Could you give the data below again, exactly and completely?
-- START MATERIAL --
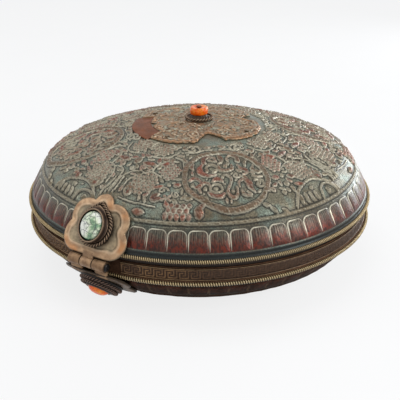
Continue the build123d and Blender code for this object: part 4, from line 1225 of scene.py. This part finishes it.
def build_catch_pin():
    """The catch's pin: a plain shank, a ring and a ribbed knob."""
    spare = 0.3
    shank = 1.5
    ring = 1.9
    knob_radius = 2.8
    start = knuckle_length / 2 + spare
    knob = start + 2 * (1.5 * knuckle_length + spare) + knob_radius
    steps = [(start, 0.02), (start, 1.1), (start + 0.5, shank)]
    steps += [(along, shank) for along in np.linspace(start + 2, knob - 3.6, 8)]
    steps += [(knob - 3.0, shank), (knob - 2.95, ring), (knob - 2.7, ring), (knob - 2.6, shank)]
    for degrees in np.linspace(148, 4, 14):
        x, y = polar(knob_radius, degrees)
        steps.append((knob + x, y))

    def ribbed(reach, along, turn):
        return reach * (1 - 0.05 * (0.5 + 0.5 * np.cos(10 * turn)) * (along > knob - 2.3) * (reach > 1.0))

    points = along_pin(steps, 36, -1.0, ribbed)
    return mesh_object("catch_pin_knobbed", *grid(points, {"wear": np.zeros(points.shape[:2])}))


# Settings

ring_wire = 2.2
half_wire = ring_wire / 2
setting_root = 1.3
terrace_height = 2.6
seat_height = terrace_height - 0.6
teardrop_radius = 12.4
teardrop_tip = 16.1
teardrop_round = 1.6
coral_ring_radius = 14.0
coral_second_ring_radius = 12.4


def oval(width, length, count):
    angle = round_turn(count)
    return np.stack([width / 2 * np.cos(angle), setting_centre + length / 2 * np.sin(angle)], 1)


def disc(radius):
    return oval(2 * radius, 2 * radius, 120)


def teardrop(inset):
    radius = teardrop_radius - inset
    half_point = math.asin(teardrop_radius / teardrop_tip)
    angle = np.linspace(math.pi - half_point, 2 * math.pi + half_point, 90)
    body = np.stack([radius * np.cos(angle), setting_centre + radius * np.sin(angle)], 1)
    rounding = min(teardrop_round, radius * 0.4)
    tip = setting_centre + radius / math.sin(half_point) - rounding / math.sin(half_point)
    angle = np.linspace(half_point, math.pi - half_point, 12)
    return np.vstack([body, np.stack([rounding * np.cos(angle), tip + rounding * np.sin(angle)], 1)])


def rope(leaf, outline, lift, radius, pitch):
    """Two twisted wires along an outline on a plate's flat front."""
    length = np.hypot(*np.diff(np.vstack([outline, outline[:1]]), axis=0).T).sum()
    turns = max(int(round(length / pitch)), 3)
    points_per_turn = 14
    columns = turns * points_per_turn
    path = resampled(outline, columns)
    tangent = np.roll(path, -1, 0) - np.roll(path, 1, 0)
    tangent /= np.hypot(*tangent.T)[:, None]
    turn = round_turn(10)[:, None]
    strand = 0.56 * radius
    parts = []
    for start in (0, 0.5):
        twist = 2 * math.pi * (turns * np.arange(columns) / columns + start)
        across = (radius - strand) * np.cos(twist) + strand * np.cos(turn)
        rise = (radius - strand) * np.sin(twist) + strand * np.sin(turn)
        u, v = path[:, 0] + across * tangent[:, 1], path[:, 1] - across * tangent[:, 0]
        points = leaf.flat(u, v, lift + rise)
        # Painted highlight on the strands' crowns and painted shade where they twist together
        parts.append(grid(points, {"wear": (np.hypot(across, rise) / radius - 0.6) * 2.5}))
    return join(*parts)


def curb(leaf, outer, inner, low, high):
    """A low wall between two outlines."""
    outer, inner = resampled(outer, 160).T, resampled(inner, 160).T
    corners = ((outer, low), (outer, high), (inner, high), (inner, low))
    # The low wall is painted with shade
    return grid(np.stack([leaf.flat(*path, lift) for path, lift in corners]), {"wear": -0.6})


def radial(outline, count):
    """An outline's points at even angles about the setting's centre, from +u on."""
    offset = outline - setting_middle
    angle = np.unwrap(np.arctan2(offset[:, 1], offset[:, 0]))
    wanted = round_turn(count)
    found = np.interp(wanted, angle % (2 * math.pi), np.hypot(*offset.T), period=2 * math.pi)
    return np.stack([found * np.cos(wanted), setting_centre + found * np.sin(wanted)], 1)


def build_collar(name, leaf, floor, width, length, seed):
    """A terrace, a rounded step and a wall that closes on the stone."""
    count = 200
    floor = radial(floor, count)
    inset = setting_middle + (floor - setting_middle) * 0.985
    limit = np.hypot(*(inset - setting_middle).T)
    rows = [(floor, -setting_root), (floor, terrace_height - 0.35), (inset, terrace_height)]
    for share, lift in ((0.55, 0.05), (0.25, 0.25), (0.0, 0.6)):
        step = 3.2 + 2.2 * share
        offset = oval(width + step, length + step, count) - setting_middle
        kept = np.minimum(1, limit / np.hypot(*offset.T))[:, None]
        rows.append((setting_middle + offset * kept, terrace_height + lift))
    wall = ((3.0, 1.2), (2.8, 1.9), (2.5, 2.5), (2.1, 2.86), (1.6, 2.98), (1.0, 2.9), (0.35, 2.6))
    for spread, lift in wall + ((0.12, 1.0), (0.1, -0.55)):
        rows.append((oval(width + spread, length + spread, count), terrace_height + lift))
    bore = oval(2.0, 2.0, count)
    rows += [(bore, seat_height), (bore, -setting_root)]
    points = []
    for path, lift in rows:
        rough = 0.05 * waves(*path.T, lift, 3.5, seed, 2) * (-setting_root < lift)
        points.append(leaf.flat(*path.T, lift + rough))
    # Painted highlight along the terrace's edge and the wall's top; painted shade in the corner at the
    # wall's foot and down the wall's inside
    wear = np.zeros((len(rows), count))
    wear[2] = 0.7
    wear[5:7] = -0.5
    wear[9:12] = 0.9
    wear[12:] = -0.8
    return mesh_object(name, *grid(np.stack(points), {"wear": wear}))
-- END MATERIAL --
### WRITTEN ANSWER
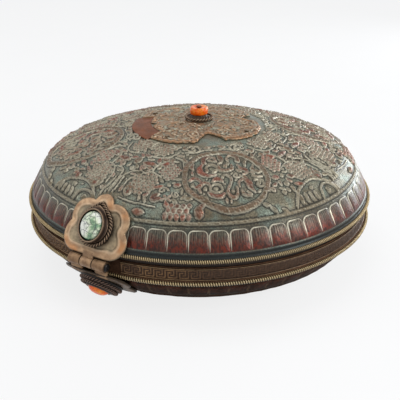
Continue the build123d and Blender code for this object: part 4, from line 1225 of scene.py. This part finishes it.
def build_catch_pin():
    """The catch's pin: a plain shank, a ring and a ribbed knob."""
    spare = 0.3
    shank = 1.5
    ring = 1.9
    knob_radius = 2.8
    start = knuckle_length / 2 + spare
    knob = start + 2 * (1.5 * knuckle_length + spare) + knob_radius
    steps = [(start, 0.02), (start, 1.1), (start + 0.5, shank)]
    steps += [(along, shank) for along in np.linspace(start + 2, knob - 3.6, 8)]
    steps += [(knob - 3.0, shank), (knob - 2.95, ring), (knob - 2.7, ring), (knob - 2.6, shank)]
    for degrees in np.linspace(148, 4, 14):
        x, y = polar(knob_radius, degrees)
        steps.append((knob + x, y))

    def ribbed(reach, along, turn):
        return reach * (1 - 0.05 * (0.5 + 0.5 * np.cos(10 * turn)) * (along > knob - 2.3) * (reach > 1.0))

    points = along_pin(steps, 36, -1.0, ribbed)
    return mesh_object("catch_pin_knobbed", *grid(points, {"wear": np.zeros(points.shape[:2])}))


# Settings

ring_wire = 2.2
half_wire = ring_wire / 2
setting_root = 1.3
terrace_height = 2.6
seat_height = terrace_height - 0.6
teardrop_radius = 12.4
teardrop_tip = 16.1
teardrop_round = 1.6
coral_ring_radius = 14.0
coral_second_ring_radius = 12.4


def oval(width, length, count):
    angle = round_turn(count)
    return np.stack([width / 2 * np.cos(angle), setting_centre + length / 2 * np.sin(angle)], 1)


def disc(radius):
    return oval(2 * radius, 2 * radius, 120)


def teardrop(inset):
    radius = teardrop_radius - inset
    half_point = math.asin(teardrop_radius / teardrop_tip)
    angle = np.linspace(math.pi - half_point, 2 * math.pi + half_point, 90)
    body = np.stack([radius * np.cos(angle), setting_centre + radius * np.sin(angle)], 1)
    rounding = min(teardrop_round, radius * 0.4)
    tip = setting_centre + radius / math.sin(half_point) - rounding / math.sin(half_point)
    angle = np.linspace(half_point, math.pi - half_point, 12)
    return np.vstack([body, np.stack([rounding * np.cos(angle), tip + rounding * np.sin(angle)], 1)])


def rope(leaf, outline, lift, radius, pitch):
    """Two twisted wires along an outline on a plate's flat front."""
    length = np.hypot(*np.diff(np.vstack([outline, outline[:1]]), axis=0).T).sum()
    turns = max(int(round(length / pitch)), 3)
    points_per_turn = 14
    columns = turns * points_per_turn
    path = resampled(outline, columns)
    tangent = np.roll(path, -1, 0) - np.roll(path, 1, 0)
    tangent /= np.hypot(*tangent.T)[:, None]
    turn = round_turn(10)[:, None]
    strand = 0.56 * radius
    parts = []
    for start in (0, 0.5):
        twist = 2 * math.pi * (turns * np.arange(columns) / columns + start)
        across = (radius - strand) * np.cos(twist) + strand * np.cos(turn)
        rise = (radius - strand) * np.sin(twist) + strand * np.sin(turn)
        u, v = path[:, 0] + across * tangent[:, 1], path[:, 1] - across * tangent[:, 0]
        points = leaf.flat(u, v, lift + rise)
        # Painted highlight on the strands' crowns and painted shade where they twist together
        parts.append(grid(points, {"wear": (np.hypot(across, rise) / radius - 0.6) * 2.5}))
    return join(*parts)


def curb(leaf, outer, inner, low, high):
    """A low wall between two outlines."""
    outer, inner = resampled(outer, 160).T, resampled(inner, 160).T
    corners = ((outer, low), (outer, high), (inner, high), (inner, low))
    # The low wall is painted with shade
    return grid(np.stack([leaf.flat(*path, lift) for path, lift in corners]), {"wear": -0.6})


def radial(outline, count):
    """An outline's points at even angles about the setting's centre, from +u on."""
    offset = outline - setting_middle
    angle = np.unwrap(np.arctan2(offset[:, 1], offset[:, 0]))
    wanted = round_turn(count)
    found = np.interp(wanted, angle % (2 * math.pi), np.hypot(*offset.T), period=2 * math.pi)
    return np.stack([found * np.cos(wanted), setting_centre + found * np.sin(wanted)], 1)


def build_collar(name, leaf, floor, width, length, seed):
    """A terrace, a rounded step and a wall that closes on the stone."""
    count = 200
    floor = radial(floor, count)
    inset = setting_middle + (floor - setting_middle) * 0.985
    limit = np.hypot(*(inset - setting_middle).T)
    rows = [(floor, -setting_root), (floor, terrace_height - 0.35), (inset, terrace_height)]
    for share, lift in ((0.55, 0.05), (0.25, 0.25), (0.0, 0.6)):
        step = 3.2 + 2.2 * share
        offset = oval(width + step, length + step, count) - setting_middle
        kept = np.minimum(1, limit / np.hypot(*offset.T))[:, None]
        rows.append((setting_middle + offset * kept, terrace_height + lift))
    wall = ((3.0, 1.2), (2.8, 1.9), (2.5, 2.5), (2.1, 2.86), (1.6, 2.98), (1.0, 2.9), (0.35, 2.6))
    for spread, lift in wall + ((0.12, 1.0), (0.1, -0.55)):
        rows.append((oval(width + spread, length + spread, count), terrace_height + lift))
    bore = oval(2.0, 2.0, count)
    rows += [(bore, seat_height), (bore, -setting_root)]
    points = []
    for path, lift in rows:
        rough = 0.05 * waves(*path.T, lift, 3.5, seed, 2) * (-setting_root < lift)
        points.append(leaf.flat(*path.T, lift + rough))
    # Painted highlight along the terrace's edge and the wall's top; painted shade in the corner at the
    # wall's foot and down the wall's inside
    wear = np.zeros((len(rows), count))
    wear[2] = 0.7
    wear[5:7] = -0.5
    wear[9:12] = 0.9
    wear[12:] = -0.8
    return mesh_object(name, *grid(np.stack(points), {"wear": wear}))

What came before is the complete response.